Due to the nature of operations, large amount of cash is handled with attendant risks of theft, fraud, misappropriation, violent crimes against its employees etc.
Microfinance has been traditionally met through informal sources including non-government organizations, or NGOs; cooperatives; community-based development institutions like Self Help Groups, or SHGs, and credit unions. Better flow of funds to these institutions, or more involvement of banks in direct financing of small borrowers or government sponsored schemes for facilitating flow of funds at lower cost to the poor segments of the society can pose stiff competition to the company as it charges comparatively high interest rates.
SKS Microfinance's EPS for FY'10 on post-issue equity works out to Rs 24.3. At the price band of Rs 850 to Rs 985 (without considering discount of Rs 50 to retail Investors) P/E works out to 35.0 to 40.5 times. Considering discount of Rs 50 to retail investors P/E works out at 32.9-38.5.
Post-issue Book Value comes out to Rs 218 and Rs 232 at issue price of Rs 850 and Rs 985 respectively (and also considering discount of Rs 50 to retail investor for 30% of issue size). P/BV at both the bands works out to be 3.9 and 4.2 times, respectively.
Pre-issue Book Value is Rs 147.3. P/BV at lower band of Rs 850 works out to be Rs 5.8 while at higher band of Rs 985 works out at Rs 6.7.

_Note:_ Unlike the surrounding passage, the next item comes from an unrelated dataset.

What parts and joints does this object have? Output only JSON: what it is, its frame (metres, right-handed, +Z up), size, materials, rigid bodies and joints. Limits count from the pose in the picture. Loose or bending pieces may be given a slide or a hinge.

The only comparable listed entity in microfinance is SE Investments with sales of Rs 88.36 crore and net profit of Rs 26.34 crore in FY'10 almost one-tenth of size of SKS Microfinance. It is currently trading at P/BV of 3.4. These valuations are extremely high considering the valuations at which banks and other NBFCs are traded. However, Gross revenue of the SKS Microfinance has grown at a CAGR of 176% in last 4 years ended March 2010 while net profit has grown at a CAGR of 223% over the same period. The high asking valuations are based on this high growth rates. However these growth rates are in a stage where the segment is just evolving and can not be sustained over a medium-to-long term.